28. January 2014 09:44 by Allan | 0 Comments

So Hargreaves Landsdown has cut their fund supermarket platform fees and all hell breaks loose.  Fidelity has followed suit and mutterings abound that talk of unfair competition.  Who said RDR would not have any real effect on the invest management industry in the UK?  If you are one of those columnists go to the back of the classroom.

Anybody attempting to make sense of all of these news stories invariable faces the same problem, how can one exactly make a price comparison between two different providers in the financial services industry?  Before one gets too incensed here it is worth remembering that if the question could be reduced to comparing two singles numbers then it would be a doddle.  The fact is one instead is forced to compare a range of separate fees, at which point one’s eyes tend to glaze over.

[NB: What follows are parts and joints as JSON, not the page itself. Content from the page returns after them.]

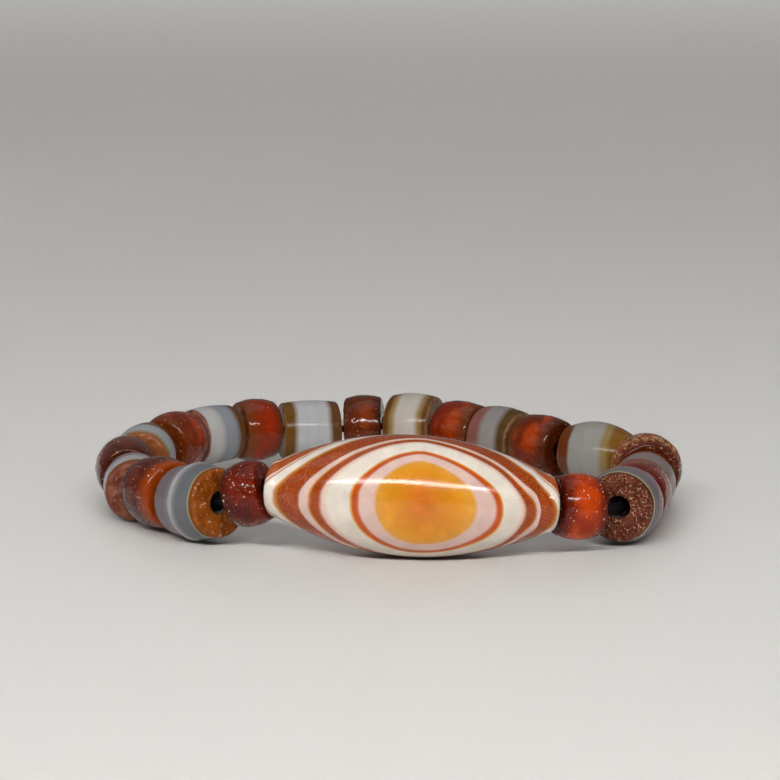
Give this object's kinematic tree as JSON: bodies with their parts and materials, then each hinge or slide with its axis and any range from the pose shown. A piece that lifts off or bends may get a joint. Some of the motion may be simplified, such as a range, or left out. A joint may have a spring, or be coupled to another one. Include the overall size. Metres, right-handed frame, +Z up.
{
  "type": "dzi bead bracelet",
  "caption": "Elastic bead bracelet: a long banded-agate eye bead in a loop of drilled round carnelian and grey-white agate beads, strung on a black elastic thread.",
  "frame": {"origin": "on the surface that the bracelet lies on, below the middle of its outline seen from above", "axes": "+X along the eye bead, to the right seen from the front; +Y to the back; +Z up, along the wrist opening"},
  "size_m": [0.0704, 0.0634, 0.0135],
  "materials": {
    "sardonyx": "polished, satin gloss",
    "carnelian": "tumbled, pitted gloss",
    "banded_agate": "polished gloss",
    "black_elastic": "satin"
  },
  "bodies": {
    "root": {"eye_bead": "sardonyx", "carnelian_bead_01": "carnelian", "agate_bead_02": "banded_agate", "carnelian_bead_03": "carnelian", "agate_bead_04": "banded_agate", "carnelian_bead_05": "carnelian", "agate_bead_06": "banded_agate", "carnelian_bead_07": "carnelian", "agate_bead_08": "banded_agate", "carnelian_bead_09": "carnelian", "agate_bead_10": "banded_agate", "carnelian_bead_11": "carnelian", "agate_bead_12": "banded_agate", "carnelian_bead_13": "carnelian", "agate_bead_14": "banded_agate", "carnelian_bead_15": "carnelian", "agate_bead_16": "banded_agate", "carnelian_bead_17": "carnelian", "agate_bead_18": "banded_agate", "carnelian_bead_19": "carnelian", "agate_bead_20": "banded_agate", "carnelian_bead_21": "carnelian", "elastic_thread": "black_elastic"}
  },
  "joints": []
}
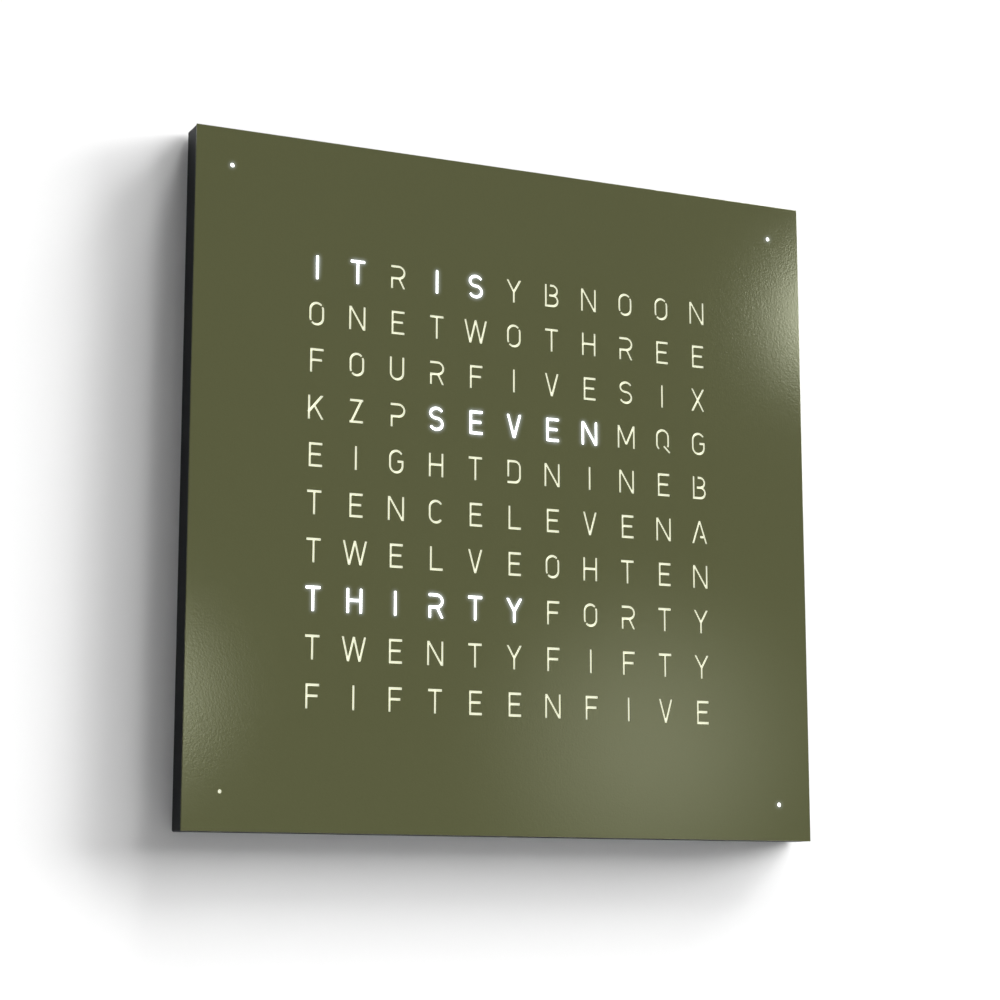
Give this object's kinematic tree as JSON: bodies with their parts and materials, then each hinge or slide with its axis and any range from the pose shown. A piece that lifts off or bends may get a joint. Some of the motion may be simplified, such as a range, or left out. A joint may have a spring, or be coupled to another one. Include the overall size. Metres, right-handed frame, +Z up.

What exactly would define a fair price for financial services?   It strikes me as highly appropriate that the word supermarket is used to describe some of these fund platforms; at least I have my own prejudice view of how I expect them to behave towards their suppliers.  You want your product on our shelves then we’ll dictate the terms, but there is only so much you can charge for the same box of cornflakes.

It stands to reason that the ‘box shifters’ should only earn a fee consistent with being a supermarket. Where the story gets much more interesting though is when one starts to put a different value to each of the boxes being shifted through the system.  In fund management, one we move into the advised space, not all fund products should come with the same management fee, and not all financial advisers should expect to be able to charge the same fees. 

In the main, god forbid, investors expect a return on their investments, but as with the comparison of fund supermarket fees, exactly how should one compare the various fees of the services on offer?  Is an adviser displaying skill when they recommend a particular product?  How much more would you be prepared to pay if an absolute return manager always delivered good returns?  However, with many equity index products up 15% to 20% last year, when is a good return, really a good return?

So there we have it, there is clearly more questions than answers.  As a parting shot it is worth pausing to consider the following fact.  In the 28 years for which there is data for the FTSE 100 Index, comprising more than 7,000 trading days, on no less than 56% of the time the overnight market move was more than 0.5%.  Or that in any one typical year that investment might go up or down by 20%, suggests to me that the time has come when the commentators should stop going on about a few basis point fee reduction here, and a few more basis points there, and instead start talking about the elephant in the room. 

As Bill Clinton’s campaign strategist, James Carville, once said ‘It’s the economy, stupid’, and post-RDR this need to be replaced by ‘It’s the product, stupid’.